Supplied records:
_____
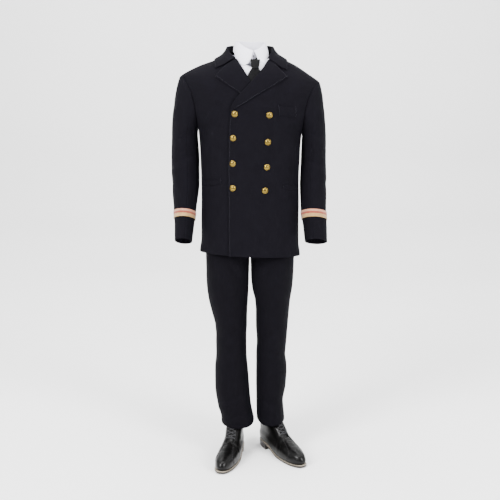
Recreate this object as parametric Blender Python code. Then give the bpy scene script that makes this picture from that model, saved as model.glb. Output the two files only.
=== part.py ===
"""An officer's uniform costume as it is worn: double-breasted jacket, shirt, tie, trousers and boots.

Every piece that a maker would cut is its own hollow wall of cloth or leather. Heights in the tables
are metres above the floor. An empty lowers the whole costume, so that the world's origin is the point
between the shoulders where the wearer carries it. -Y is the front, +X is the wearer's left, +Z is up.
"""

import math

import bmesh
import bpy
from mathutils import Vector
from mathutils.bvhtree import BVHTree

# Driving sizes, in metres and degrees.
HOLD_HEIGHT = 1.520
SEAM_GAP = 0.0003
COAT_CLOTH = 0.0024
TROUSER_CLOTH = 0.0018
SHIRT_CLOTH = 0.0012
BRAID_CLOTH = 0.0012
TIE_CLOTH = 0.0016
BOOT_LEATHER = 0.0026
SHOULDER_Y = 0.005
ROUNDNESS = 2.3
LEAN = 0.043
NECK_RISE = 0.011
EASE = 0.0007
LAYER = COAT_CLOTH + EASE
WIDE_EASE = 0.0015
SHIRT_LAYER = SHIRT_CLOTH + 0.0030

RIGHT = -1
LEFT = 1
FRONT = -1
BACK = 1
SIDE_NAMES = {RIGHT: "right", LEFT: "left"}
HALF_TURN = math.pi
QUARTER_TURN = math.pi / 2


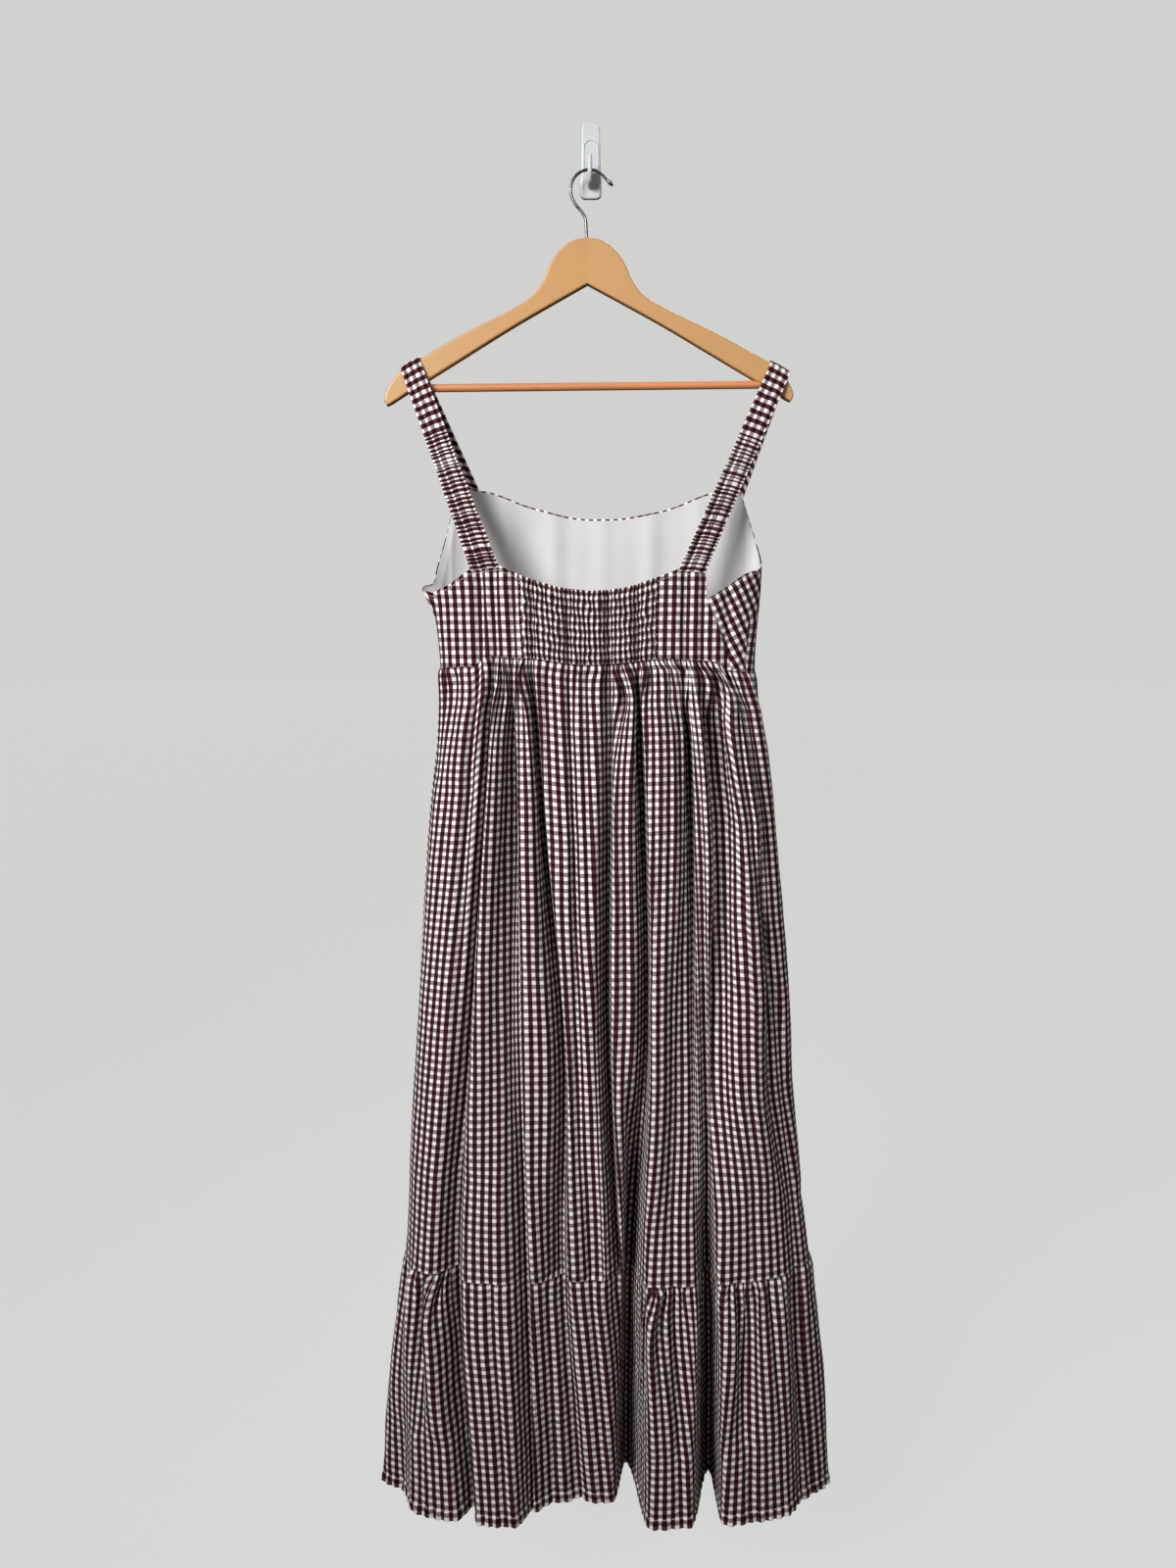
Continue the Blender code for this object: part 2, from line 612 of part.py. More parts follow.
def rounded_plate():
    """The plate's outline, anticlockwise from its lower right corner."""
    corners = ((PLATE_WIDE_BOTTOM / 2.0, PLATE_BOTTOM, -90.0), (PLATE_WIDE_TOP / 2.0, PLATE_TOP, 0.0),
               (-PLATE_WIDE_TOP / 2.0, PLATE_TOP, 90.0), (-PLATE_WIDE_BOTTOM / 2.0, PLATE_BOTTOM, 180.0))
    points = []
    for x, z, start in corners:
        middle_x = x - math.copysign(PLATE_ROUND, x)
        middle_z = z - math.copysign(PLATE_ROUND, z)
        for step in range(7):
            turn = math.radians(start + 15.0 * step)
            points.append((middle_x + PLATE_ROUND * math.cos(turn), middle_z + PLATE_ROUND * math.sin(turn)))
    return points


def arch_outline():
    """The raised frame round the prong: straight below, half round on top."""
    radius = ARCH_WIDE / 2.0
    points = [(radius, ARCH_BOTTOM)]
    for step in range(11):
        turn = math.radians(18.0 * step)
        points.append((radius * math.cos(turn), ARCH_TOP - radius + radius * math.sin(turn)))
    points.append((-radius, ARCH_BOTTOM))
    return points


def make_wall_hook(collection, cutters, plastic):
    outline = curve_mesh("wall_hook", rounded_plate(), PLATE_THICK)
    plate = add_object("wall_hook", outline, collection, plastic)
    plate.rotation_euler = (math.pi / 2.0, 0.0, 0.0)
    plate.location = (0.0, -PLATE_THICK / 2.0, 0.0)
    soften(plate, 0.0008, angle=60.0)
    arch = add_object("arch", curve_mesh("arch", arch_outline(), PLATE_THICK), cutters, plastic)
    arch.rotation_euler = (math.pi / 2.0, 0.0, 0.0)
    arch.location = (0.0, -PLATE_THICK / 2.0 - ARCH_PROUD, 0.0)
    side = [(-out, up) for out, up in PRONG]
    prong = add_object("prong", curve_mesh("prong", side, PRONG_WIDE), cutters, plastic)
    prong.rotation_euler = (math.pi / 2.0, 0.0, math.pi / 2.0)
    prong.location = (PRONG_MIDDLE, 0.0, 0.0)
    for extra in (arch, prong):
        extra.hide_render = True
        extra.display_type = "WIRE"
        cut(plate, extra, "UNION")


def strap_rest(across):
    """Height of the strap's straight line of rest on the hanger, clear of the wood between its edges."""
    inner = min(abs(across[0]), abs(across[-1]))
    samples = np.linspace(across[0], across[-1], 25)
    wood = np.array([arm_top(x) for x in samples])
    lift = np.max(wood + STRAP_SLOPE * (np.abs(samples) - inner))
    return lift - STRAP_SLOPE * (np.abs(across) - inner)


def strap_columns(side, count):
    """Strap points from the back bodice, over the hanger, to the front bodice: rows of points."""
    parts = np.linspace(0.0, 1.0, count + 1)
    back = shared_out(BACK_TOP_LEVEL, np.array(STRAP_BACK[side]), (count,))
    front = shared_out(FRONT_TOP_LEVEL, np.array(STRAP_FRONT[side][::-1]), (count,))[::-1]
    on_hanger = np.interp(parts, (0.0, 1.0), STRAP_ON_HANGER[side])
    start = layer(back, back_top(back) + SEAM / 2.0, 0.0)
    end = layer(front, front_top(front) + SEAM / 2.0, 0.0)
    top = strap_rest(on_hanger)
    corner = STRAP_WRAP - STRAP_WRAP_ROUND
    bend = []
    for turn in np.radians((0.0, 45.0, 90.0)):
        rise = STRAP_WRAP_ROUND * math.sin(turn) - WOOD_EDGE
        bend.append((-corner - STRAP_WRAP_ROUND * math.cos(turn), rise))
    bend += [(-out, up) for out, up in bend[::-1]]
    steep = math.hypot(1.0, STRAP_SLOPE)
    wrap = [np.stack([on_hanger, np.full(count + 1, HANGER_TOP[1] + out), top + up * steep], axis=-1)
            for out, up in bend]
    ruches = np.linspace(0.0, STRAP_RUCHED, 2 * STRAP_RUCHES + 1)
    plain = np.linspace(STRAP_RUCHED, 1.0, 5)[1:-1]
    rows = [start + (wrap[0] - start) * part for part in np.concatenate([ruches, plain])]
    rows += wrap
    share = STRAP_BEHIND / (wrap[-1][:, 2] - end[:, 2]).mean()
    behind = wrap[-1] + (end - wrap[-1]) * share
    behind[:, 1] = wrap[-1][:, 1]
    rows.append(behind)
    rows += [behind + (end - behind) * part for part in (0.25, 0.5, 0.75, 1.0)]
    return np.array(rows), back, front


def facing(points, back, front):
    """Unit vectors out of the strap; at its sewn ends they are the bodice's own."""
    down = np.gradient(points, axis=0)
    over = np.gradient(points, axis=1)
    out = np.cross(over, down)
    out /= np.linalg.norm(out, axis=-1, keepdims=True)
    if out[0, 0, 1] > 0.0:
        out = -out
    for row, places, edge in ((0, back, back_top), (-1, front, front_top)):
        x, y = outward(places, edge(places))
        out[row] = np.stack([x, y, np.zeros(len(places))], axis=-1)
    return out


def make_straps(collection, material):
    for side in ("left", "right"):
        points, back, front = strap_columns(side, STRAP_COLUMNS)
        ridge = np.zeros(len(points))
        ridge[1:2 * STRAP_RUCHES:2] = STRAP_RUCHE
        outer = points + facing(points, back, front) * (CLOTH / 2.0 + ridge)[:, None, None]
        plain, back, front = strap_columns(side, STRAP_COLUMNS)
        inner = plain - facing(plain, back, front) * CLOTH / 2.0
        keep = list(range(0, 2 * STRAP_RUCHES, 8)) + list(range(2 * STRAP_RUCHES, len(plain)))
        wall("strap_" + side, outer, inner[keep], collection, material)


def build():
    clear_scene()
    dress = new_collection(COLLECTION)
    cutters = new_collection(CUTTERS)
    gingham = new_material("gingham", GINGHAM, 0.85)
    lining = new_material("lining", LINING_WHITE, 0.80)
    wood = new_material("beech", BEECH, 0.42)
    bar_wood = new_material("bar_wood", BAR_WOOD, 0.45)
    chrome = new_material("chrome", CHROME, 0.20, 1.0)
    plastic = new_material("white_plastic", WHITE_PLASTIC, 0.35)
    make_skirt(dress, gingham)
    make_ruffle(dress, gingham)
    make_back_bodice(dress, gingham)
    make_front_bodice(dress, gingham, lining)
    make_straps(dress, gingham)
    make_hanger(dress, cutters, wood, bar_wood)
    make_wire_hook(dress, chrome)
    make_wall_hook(dress, cutters, plastic)


build()
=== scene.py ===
"""A sleeveless gingham maxi dress on a wooden hanger: cloth, stitching, wood and metal as they look.

Metres, +Z up, +X to the right, the wall at y = 0. The dress hangs with its shirred back to the
room, so its back faces -Y. A place round the body is one number: 0 is the left side seam, 0.5 the
middle of the back, 1 the right side, 1.5 the middle of the front, and 2 the left side seam again.
"""

import math

import bmesh
import bpy
import numpy as np
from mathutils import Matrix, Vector


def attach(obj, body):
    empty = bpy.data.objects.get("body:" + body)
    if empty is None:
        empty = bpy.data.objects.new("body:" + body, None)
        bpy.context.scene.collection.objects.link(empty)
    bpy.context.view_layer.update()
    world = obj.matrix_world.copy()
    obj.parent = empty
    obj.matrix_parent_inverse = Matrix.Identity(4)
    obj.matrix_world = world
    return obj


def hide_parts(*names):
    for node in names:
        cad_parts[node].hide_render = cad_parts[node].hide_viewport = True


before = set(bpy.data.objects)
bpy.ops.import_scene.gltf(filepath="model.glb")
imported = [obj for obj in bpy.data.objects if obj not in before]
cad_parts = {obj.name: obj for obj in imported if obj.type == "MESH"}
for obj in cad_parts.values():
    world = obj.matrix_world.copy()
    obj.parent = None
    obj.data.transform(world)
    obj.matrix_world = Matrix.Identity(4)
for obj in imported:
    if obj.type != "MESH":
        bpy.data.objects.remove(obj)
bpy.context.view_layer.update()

bl_info = {
    "name": "Gingham maxi dress",
    "version": (1, 0, 0),
    "blender": (4, 5, 0),
    "location": "3D View > Sidebar > Dress",
    "description": "Builds a hung gingham dress, its hanger and its stage round a packed frame",
    "category": "Object",
}

BODY_NAME = "root"

SEAM = 0.0003
TIER_SEAM = -1.200
HEM = -1.465
SKIRT_LENGTH = 0.660
RUFFLE_LENGTH = 0.270

# The body's section is a rounded oval: 2 would be an ellipse, larger is boxier.
ROUNDNESS = 2.6

# height, left side x, right side x, side seam y, back y, front y
BODY = (
    (-0.340, -0.168, 0.182, -0.044, -0.080, -0.011),
    (-0.440, -0.172, 0.184, -0.048, -0.084, -0.011),
    (-0.545, -0.163, 0.178, -0.051, -0.090, -0.012),
    (-0.640, -0.168, 0.187, -0.056, -0.104, -0.012),
    (-0.720, -0.176, 0.195, -0.059, -0.115, -0.012),
    (-0.880, -0.188, 0.214, -0.065, -0.132, -0.012),
    (-1.060, -0.201, 0.227, -0.070, -0.146, -0.012),
    (-1.200, -0.209, 0.247, -0.074, -0.155, -0.012),
    (-1.330, -0.228, 0.264, -0.082, -0.166, -0.012),
    (-1.465, -0.238, 0.272, -0.090, -0.176, -0.012),
)

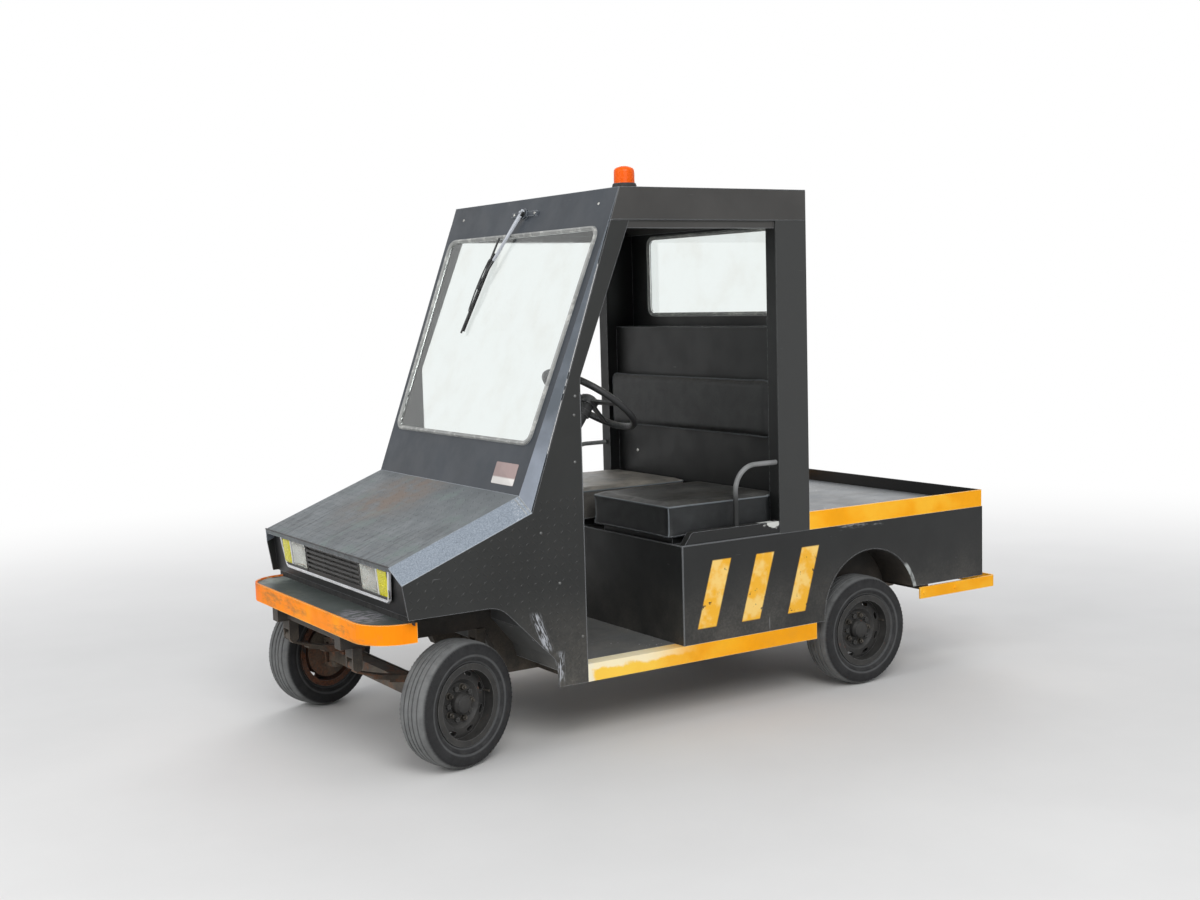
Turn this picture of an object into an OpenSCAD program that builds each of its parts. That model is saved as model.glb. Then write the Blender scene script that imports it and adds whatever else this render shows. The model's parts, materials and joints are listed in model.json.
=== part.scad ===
_____
Required work:
Retype precisely, and only, the span of lines that opens at the line containing "cutters = new_collection(CUTTERS)" and closes at the line containing "obj.matrix_world = Matrix.Identity(4)", both inclusive.

Solution for this exercise:
    cutters = new_collection(CUTTERS)
    gingham = new_material("gingham", GINGHAM, 0.85)
    lining = new_material("lining", LINING_WHITE, 0.80)
    wood = new_material("beech", BEECH, 0.42)
    bar_wood = new_material("bar_wood", BAR_WOOD, 0.45)
    chrome = new_material("chrome", CHROME, 0.20, 1.0)
    plastic = new_material("white_plastic", WHITE_PLASTIC, 0.35)
    make_skirt(dress, gingham)
    make_ruffle(dress, gingham)
    make_back_bodice(dress, gingham)
    make_front_bodice(dress, gingham, lining)
    make_straps(dress, gingham)
    make_hanger(dress, cutters, wood, bar_wood)
    make_wire_hook(dress, chrome)
    make_wall_hook(dress, cutters, plastic)


build()
=== scene.py ===
"""A sleeveless gingham maxi dress on a wooden hanger: cloth, stitching, wood and metal as they look.

Metres, +Z up, +X to the right, the wall at y = 0. The dress hangs with its shirred back to the
room, so its back faces -Y. A place round the body is one number: 0 is the left side seam, 0.5 the
middle of the back, 1 the right side, 1.5 the middle of the front, and 2 the left side seam again.
"""

import math

import bmesh
import bpy
import numpy as np
from mathutils import Matrix, Vector


def attach(obj, body):
    empty = bpy.data.objects.get("body:" + body)
    if empty is None:
        empty = bpy.data.objects.new("body:" + body, None)
        bpy.context.scene.collection.objects.link(empty)
    bpy.context.view_layer.update()
    world = obj.matrix_world.copy()
    obj.parent = empty
    obj.matrix_parent_inverse = Matrix.Identity(4)
    obj.matrix_world = world
    return obj


def hide_parts(*names):
    for node in names:
        cad_parts[node].hide_render = cad_parts[node].hide_viewport = True


before = set(bpy.data.objects)
bpy.ops.import_scene.gltf(filepath="model.glb")
imported = [obj for obj in bpy.data.objects if obj not in before]
cad_parts = {obj.name: obj for obj in imported if obj.type == "MESH"}
for obj in cad_parts.values():
    world = obj.matrix_world.copy()
    obj.parent = None
    obj.data.transform(world)
    obj.matrix_world = Matrix.Identity(4)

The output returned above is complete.